#### DESCRIPTION OF THE TASK:
The required output is a word-for-word copy of the lines from the line bearing "ThreePointArc(outer[-1], lip_tip, inner[-1])" through the line bearing "cad_parts[node].hide_render = cad_parts[node].hide_viewport", inclusive, and no other lines.

Rows from a dataset:
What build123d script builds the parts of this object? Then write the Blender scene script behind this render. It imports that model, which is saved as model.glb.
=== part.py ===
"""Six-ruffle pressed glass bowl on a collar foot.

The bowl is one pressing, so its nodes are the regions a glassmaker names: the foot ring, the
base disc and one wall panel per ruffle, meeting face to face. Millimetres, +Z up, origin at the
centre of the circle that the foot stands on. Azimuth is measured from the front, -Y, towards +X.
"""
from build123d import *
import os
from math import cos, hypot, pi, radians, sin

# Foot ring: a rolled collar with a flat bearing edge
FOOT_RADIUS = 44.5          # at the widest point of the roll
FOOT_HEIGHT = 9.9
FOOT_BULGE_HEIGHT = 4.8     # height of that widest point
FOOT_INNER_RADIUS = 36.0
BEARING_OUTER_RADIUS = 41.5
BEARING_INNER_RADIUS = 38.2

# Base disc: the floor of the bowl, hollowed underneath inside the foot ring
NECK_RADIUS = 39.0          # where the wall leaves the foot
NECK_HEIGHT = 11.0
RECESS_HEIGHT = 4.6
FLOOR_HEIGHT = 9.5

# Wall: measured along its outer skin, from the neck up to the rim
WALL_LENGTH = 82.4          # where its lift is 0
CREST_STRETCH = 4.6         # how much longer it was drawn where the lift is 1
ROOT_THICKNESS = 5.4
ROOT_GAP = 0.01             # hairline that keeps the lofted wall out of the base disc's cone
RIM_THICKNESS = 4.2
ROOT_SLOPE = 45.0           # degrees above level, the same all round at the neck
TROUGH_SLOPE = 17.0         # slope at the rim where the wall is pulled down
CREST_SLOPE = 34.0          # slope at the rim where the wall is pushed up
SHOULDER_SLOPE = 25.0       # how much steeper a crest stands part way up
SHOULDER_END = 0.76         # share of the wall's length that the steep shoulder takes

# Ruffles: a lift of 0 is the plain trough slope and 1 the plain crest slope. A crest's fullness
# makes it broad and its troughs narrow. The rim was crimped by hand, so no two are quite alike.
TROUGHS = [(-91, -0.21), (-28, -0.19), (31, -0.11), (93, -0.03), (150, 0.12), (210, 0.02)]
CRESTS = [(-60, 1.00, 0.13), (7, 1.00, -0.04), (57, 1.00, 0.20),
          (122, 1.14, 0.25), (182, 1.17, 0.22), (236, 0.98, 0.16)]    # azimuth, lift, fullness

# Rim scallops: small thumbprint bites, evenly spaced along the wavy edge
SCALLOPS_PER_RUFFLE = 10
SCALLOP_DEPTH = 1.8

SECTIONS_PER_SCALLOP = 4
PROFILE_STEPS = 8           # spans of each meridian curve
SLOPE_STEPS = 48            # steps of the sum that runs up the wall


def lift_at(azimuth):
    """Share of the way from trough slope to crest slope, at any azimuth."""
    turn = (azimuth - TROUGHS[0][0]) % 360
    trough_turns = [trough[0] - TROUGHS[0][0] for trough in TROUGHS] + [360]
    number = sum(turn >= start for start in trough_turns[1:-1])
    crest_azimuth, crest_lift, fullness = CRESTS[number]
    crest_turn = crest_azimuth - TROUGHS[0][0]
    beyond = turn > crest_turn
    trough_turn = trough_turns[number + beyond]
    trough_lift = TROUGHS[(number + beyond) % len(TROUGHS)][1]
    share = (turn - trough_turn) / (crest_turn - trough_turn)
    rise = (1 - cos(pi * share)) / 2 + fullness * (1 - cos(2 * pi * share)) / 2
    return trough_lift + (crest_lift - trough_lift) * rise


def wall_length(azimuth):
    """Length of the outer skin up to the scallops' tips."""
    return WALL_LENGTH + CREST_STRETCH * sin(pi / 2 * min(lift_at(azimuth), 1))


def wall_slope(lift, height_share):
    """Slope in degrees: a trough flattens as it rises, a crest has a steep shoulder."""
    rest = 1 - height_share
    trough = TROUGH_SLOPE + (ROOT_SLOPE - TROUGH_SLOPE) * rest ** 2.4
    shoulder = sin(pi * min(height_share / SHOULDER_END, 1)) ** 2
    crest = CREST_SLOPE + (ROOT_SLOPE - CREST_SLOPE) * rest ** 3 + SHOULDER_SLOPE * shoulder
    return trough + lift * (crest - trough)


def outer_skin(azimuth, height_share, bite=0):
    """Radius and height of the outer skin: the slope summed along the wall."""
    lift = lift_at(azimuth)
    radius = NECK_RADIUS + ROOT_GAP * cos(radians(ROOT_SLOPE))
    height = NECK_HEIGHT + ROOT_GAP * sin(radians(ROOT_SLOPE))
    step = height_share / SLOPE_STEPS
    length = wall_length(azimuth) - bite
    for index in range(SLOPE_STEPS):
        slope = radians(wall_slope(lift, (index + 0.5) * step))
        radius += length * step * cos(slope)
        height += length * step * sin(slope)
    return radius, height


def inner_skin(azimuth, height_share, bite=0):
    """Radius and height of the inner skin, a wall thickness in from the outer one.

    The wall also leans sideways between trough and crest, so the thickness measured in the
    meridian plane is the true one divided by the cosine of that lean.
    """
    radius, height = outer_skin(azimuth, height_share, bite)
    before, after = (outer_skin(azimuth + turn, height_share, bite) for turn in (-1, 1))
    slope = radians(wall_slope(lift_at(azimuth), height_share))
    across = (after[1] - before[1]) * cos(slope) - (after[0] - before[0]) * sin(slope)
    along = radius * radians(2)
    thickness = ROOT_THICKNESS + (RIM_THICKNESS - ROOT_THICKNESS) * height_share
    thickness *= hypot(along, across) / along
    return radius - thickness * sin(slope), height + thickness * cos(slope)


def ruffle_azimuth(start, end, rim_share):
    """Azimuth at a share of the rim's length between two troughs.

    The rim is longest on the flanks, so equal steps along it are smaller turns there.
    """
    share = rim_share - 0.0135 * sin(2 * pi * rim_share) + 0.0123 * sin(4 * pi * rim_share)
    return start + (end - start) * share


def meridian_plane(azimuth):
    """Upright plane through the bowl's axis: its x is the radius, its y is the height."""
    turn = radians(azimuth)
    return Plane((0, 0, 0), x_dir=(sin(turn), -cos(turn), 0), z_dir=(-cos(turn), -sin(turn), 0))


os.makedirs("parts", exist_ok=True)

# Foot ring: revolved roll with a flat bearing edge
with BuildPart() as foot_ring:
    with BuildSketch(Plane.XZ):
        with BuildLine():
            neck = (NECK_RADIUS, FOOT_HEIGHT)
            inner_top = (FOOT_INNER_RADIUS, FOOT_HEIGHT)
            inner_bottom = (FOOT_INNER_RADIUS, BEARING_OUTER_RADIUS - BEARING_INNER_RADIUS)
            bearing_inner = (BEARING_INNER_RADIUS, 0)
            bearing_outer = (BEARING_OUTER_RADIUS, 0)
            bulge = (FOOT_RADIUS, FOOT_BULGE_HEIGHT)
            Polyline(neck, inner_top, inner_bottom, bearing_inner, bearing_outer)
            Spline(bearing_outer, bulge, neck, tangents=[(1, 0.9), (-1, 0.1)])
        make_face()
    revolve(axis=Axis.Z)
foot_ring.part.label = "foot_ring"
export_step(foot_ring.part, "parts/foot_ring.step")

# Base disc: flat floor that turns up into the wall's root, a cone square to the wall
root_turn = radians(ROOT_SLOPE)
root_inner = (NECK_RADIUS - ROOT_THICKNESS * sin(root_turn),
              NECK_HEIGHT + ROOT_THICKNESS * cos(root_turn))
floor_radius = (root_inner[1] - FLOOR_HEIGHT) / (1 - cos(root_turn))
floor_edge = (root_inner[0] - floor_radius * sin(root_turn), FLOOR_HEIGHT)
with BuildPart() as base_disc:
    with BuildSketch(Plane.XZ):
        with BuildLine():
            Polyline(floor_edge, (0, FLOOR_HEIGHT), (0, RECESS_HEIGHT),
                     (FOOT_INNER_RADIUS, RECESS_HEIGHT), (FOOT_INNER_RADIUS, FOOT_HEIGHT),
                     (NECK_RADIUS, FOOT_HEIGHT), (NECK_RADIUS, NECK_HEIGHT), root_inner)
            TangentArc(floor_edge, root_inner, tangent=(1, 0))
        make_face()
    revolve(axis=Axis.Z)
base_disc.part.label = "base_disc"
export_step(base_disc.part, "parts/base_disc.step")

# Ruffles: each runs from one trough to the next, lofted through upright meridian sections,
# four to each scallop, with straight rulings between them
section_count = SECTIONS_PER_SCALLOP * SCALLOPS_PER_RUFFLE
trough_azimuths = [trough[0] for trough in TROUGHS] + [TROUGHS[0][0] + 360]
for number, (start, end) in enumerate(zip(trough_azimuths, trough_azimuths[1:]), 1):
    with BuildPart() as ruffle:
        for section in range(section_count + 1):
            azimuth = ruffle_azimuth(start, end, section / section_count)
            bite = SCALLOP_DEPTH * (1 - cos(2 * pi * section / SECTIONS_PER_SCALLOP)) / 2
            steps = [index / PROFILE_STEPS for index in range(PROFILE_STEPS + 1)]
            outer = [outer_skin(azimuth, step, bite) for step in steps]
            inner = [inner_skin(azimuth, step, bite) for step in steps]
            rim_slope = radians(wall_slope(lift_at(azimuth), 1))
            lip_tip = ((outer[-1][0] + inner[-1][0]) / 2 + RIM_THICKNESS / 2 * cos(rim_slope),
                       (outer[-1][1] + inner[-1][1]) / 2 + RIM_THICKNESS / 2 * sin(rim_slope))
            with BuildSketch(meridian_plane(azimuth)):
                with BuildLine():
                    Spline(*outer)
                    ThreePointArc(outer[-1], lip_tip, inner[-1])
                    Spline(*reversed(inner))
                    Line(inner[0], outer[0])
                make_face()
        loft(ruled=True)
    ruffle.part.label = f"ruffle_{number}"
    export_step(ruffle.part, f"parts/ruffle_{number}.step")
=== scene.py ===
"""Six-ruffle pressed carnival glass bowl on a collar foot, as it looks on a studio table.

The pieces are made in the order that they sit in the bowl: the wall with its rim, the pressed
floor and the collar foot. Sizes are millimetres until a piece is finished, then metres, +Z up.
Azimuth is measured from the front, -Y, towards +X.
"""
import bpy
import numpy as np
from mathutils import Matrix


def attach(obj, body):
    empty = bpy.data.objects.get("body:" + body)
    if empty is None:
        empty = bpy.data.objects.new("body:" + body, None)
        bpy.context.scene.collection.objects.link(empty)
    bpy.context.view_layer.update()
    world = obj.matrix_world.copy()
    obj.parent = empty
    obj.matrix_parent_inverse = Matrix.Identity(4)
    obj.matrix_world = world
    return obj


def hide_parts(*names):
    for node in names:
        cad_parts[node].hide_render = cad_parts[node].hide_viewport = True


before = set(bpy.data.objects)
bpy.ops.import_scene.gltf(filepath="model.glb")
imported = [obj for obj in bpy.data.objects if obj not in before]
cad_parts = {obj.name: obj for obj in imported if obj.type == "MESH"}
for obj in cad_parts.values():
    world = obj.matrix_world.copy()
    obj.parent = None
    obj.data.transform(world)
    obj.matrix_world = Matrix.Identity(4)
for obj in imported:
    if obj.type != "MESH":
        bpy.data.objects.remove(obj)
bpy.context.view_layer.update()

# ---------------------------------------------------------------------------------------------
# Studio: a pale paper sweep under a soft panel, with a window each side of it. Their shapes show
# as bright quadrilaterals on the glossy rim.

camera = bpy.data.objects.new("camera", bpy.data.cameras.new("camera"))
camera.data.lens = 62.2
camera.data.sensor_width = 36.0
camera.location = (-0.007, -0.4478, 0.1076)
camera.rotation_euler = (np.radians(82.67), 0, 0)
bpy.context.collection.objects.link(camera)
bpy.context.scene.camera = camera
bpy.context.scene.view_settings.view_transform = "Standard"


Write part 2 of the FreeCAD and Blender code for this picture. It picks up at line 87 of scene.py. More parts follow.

#### TASK RESULT:
                    ThreePointArc(outer[-1], lip_tip, inner[-1])
                    Spline(*reversed(inner))
                    Line(inner[0], outer[0])
                make_face()
        loft(ruled=True)
    ruffle.part.label = f"ruffle_{number}"
    export_step(ruffle.part, f"parts/ruffle_{number}.step")
=== scene.py ===
"""Six-ruffle pressed carnival glass bowl on a collar foot, as it looks on a studio table.

The pieces are made in the order that they sit in the bowl: the wall with its rim, the pressed
floor and the collar foot. Sizes are millimetres until a piece is finished, then metres, +Z up.
Azimuth is measured from the front, -Y, towards +X.
"""
import bpy
import numpy as np
from mathutils import Matrix


def attach(obj, body):
    empty = bpy.data.objects.get("body:" + body)
    if empty is None:
        empty = bpy.data.objects.new("body:" + body, None)
        bpy.context.scene.collection.objects.link(empty)
    bpy.context.view_layer.update()
    world = obj.matrix_world.copy()
    obj.parent = empty
    obj.matrix_parent_inverse = Matrix.Identity(4)
    obj.matrix_world = world
    return obj


def hide_parts(*names):
    for node in names:
        cad_parts[node].hide_render = cad_parts[node].hide_viewport = True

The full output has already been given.